The breakout matters only when price expansion comes with participation. I want a candle close outside the range, volume at least 1.5x the 20-bar average, and preferably open interest moving with price on Bybit or OKX perps.
If price breaks up while open interest rises 5-10%, new longs are entering. That can fuel continuation, but it also raises liquidation risk if the breakout fails. If price breaks up while open interest falls, the move may be short covering instead of fresh demand.
| Signal | Bullish breakout read |
|---|---|
| Price | Closes above range high |
| Volume | At least 1.5x 20-bar average |
| Open interest | Rising 5-10% with price |
| Funding | Prefer below 0.05% per 8h |
| Retest | Old resistance holds as support |
VoiceOfChain tracks Bollinger Band compression, breakout volume and open interest shifts in real time across Binance, Bybit and OKX - you can see live squeeze conditions without building the dashboard yourself. [voiceofchain.com]
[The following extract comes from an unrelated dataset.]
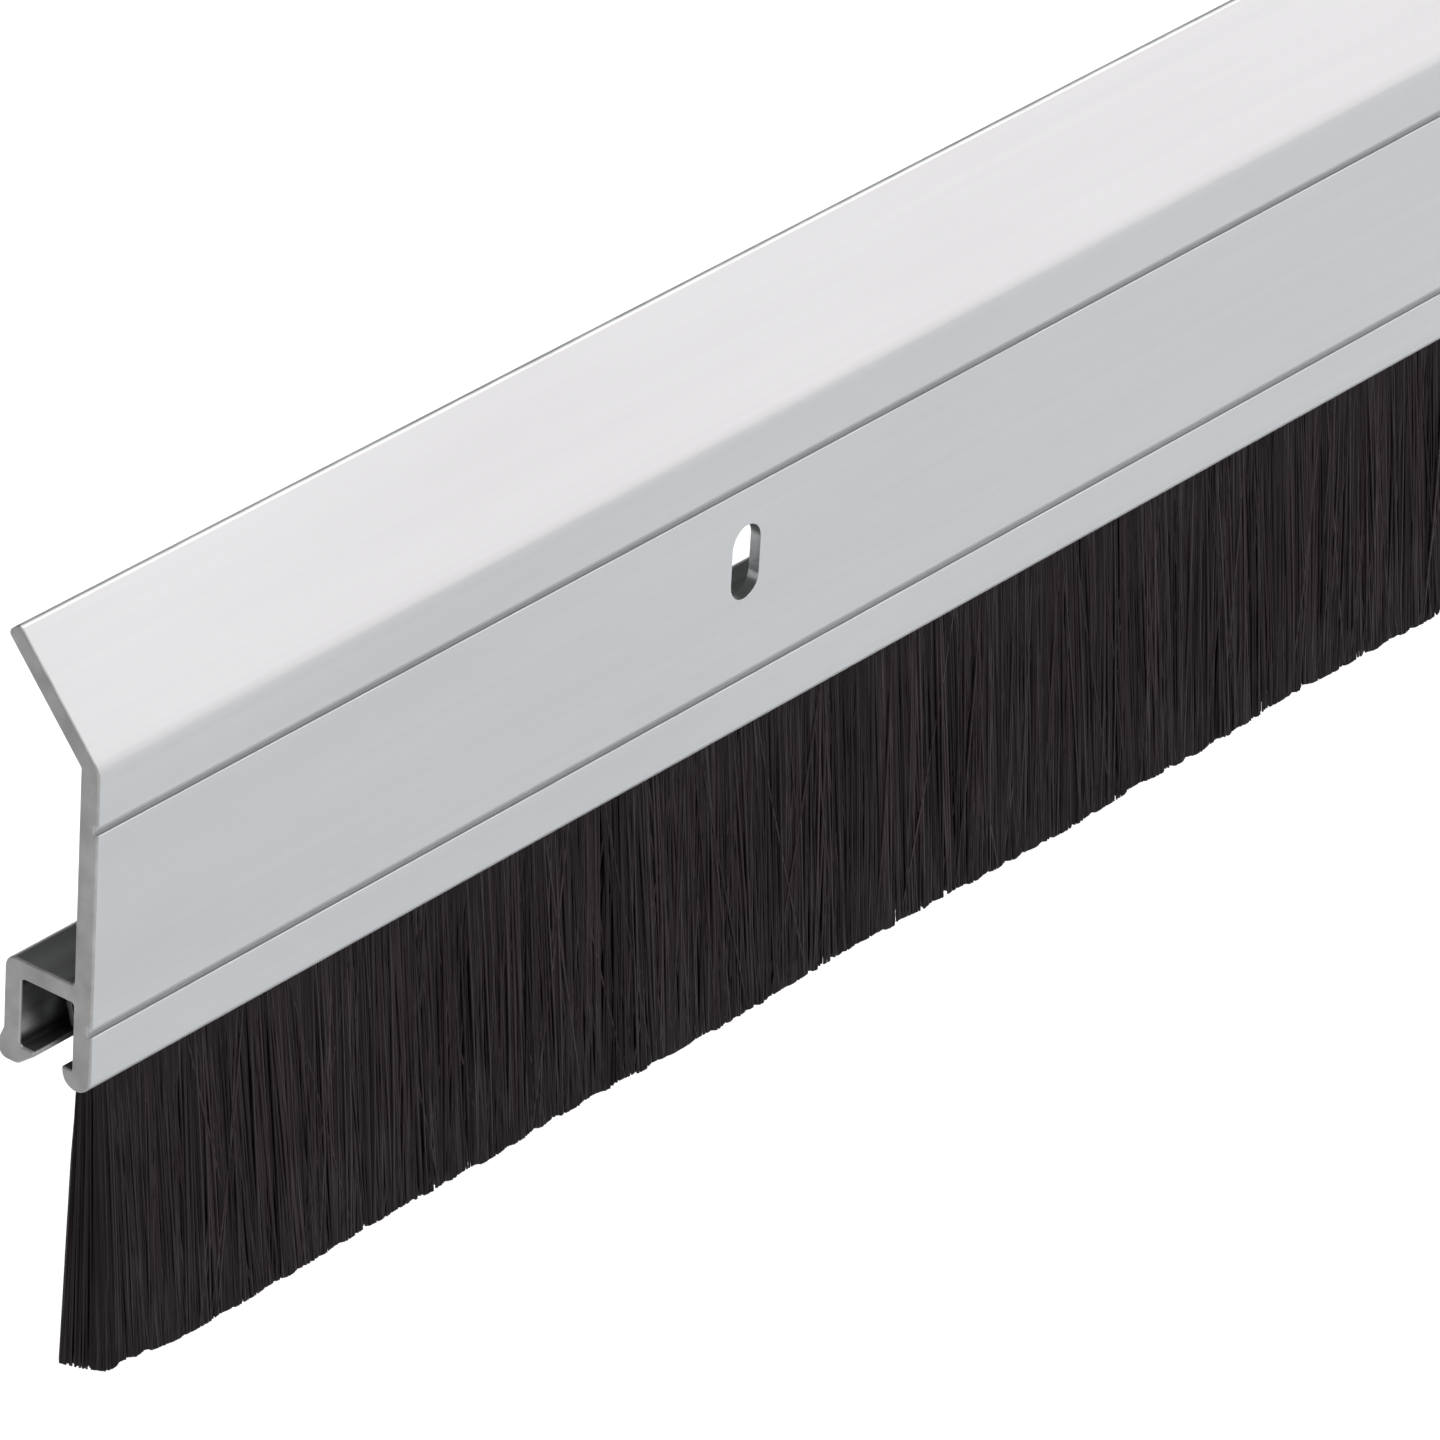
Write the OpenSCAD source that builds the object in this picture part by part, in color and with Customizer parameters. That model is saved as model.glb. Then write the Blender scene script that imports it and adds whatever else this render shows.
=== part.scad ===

My practical process is simple: identify compression, mark the range, wait for confirmation, then manage risk around the failed-breakout level. The squeeze tells me to prepare, but the close and volume tell me whether to enter.
Example: if ETH breaks a $3,400 range high on Coinbase spot while Binance futures volume jumps 70% above average, I would rather buy the retest near $3,400 than chase a candle already stretched 3% above the band.
Key Takeaway: Your entry is less important than your invalidation. If price closes back inside the range, the squeeze breakout has failed.
The most common mistake is buying the first wick outside the band. Crypto loves fakeouts, especially near obvious levels where stops are clustered. I have seen BTC break a 1h range, reverse within 30 minutes, then liquidate late longs before the real move starts.
Squeezes also fail during news, thin weekend liquidity and overleveraged perp conditions. If funding is above 0.1% per 8h on Bybit or Bitget, a bullish breakout can still work, but the trade is crowded and the downside wick risk is higher.
| Mistake | Fix |
|---|---|
| Entering on a wick | Wait for a candle close |
| Ignoring volume | Require expansion above average |
| Trading illiquid alts | Stick to pairs with deep order books |
| No invalidation | Exit if price closes back inside range |
| Overleveraging | Use smaller size before major news |
Key Takeaway: A squeeze fails when expansion attracts the wrong side first. Let the market prove follow-through before sizing up.
For most traders, the 1h and 4h charts are the best balance. The 15m chart gives more setups, but fakeouts are common. The daily chart gives stronger signals, but you may wait weeks between clean trades.
On Binance and OKX, I like 1h squeezes for BTC and ETH perps when I can monitor volume and open interest. For spot trades on Coinbase or KuCoin, I prefer 4h squeezes because they filter out more noise.
| Timeframe | Best use |
|---|---|
| 15m | Scalps, high fakeout risk |
| 1h | Intraday breakouts on BTC and ETH |
| 4h | Swing trades with cleaner confirmation |
| 1D | Major trend expansion, fewer signals |
Key Takeaway: The lower the timeframe, the more confirmation you need. Speed is useful only if your risk control is faster too.
The one key takeaway: a Bollinger Bands squeeze is a preparation tool, not a prediction tool. The edge comes from waiting for compression, then demanding proof through candle close, volume and positioning data.
Use it on liquid markets first, especially BTC and ETH on Binance, Bybit or OKX, before applying it to smaller alts. The setup fails when traders chase the first breakout candle without a clear invalidation, so keep the trade simple: range, confirmation, stop, target.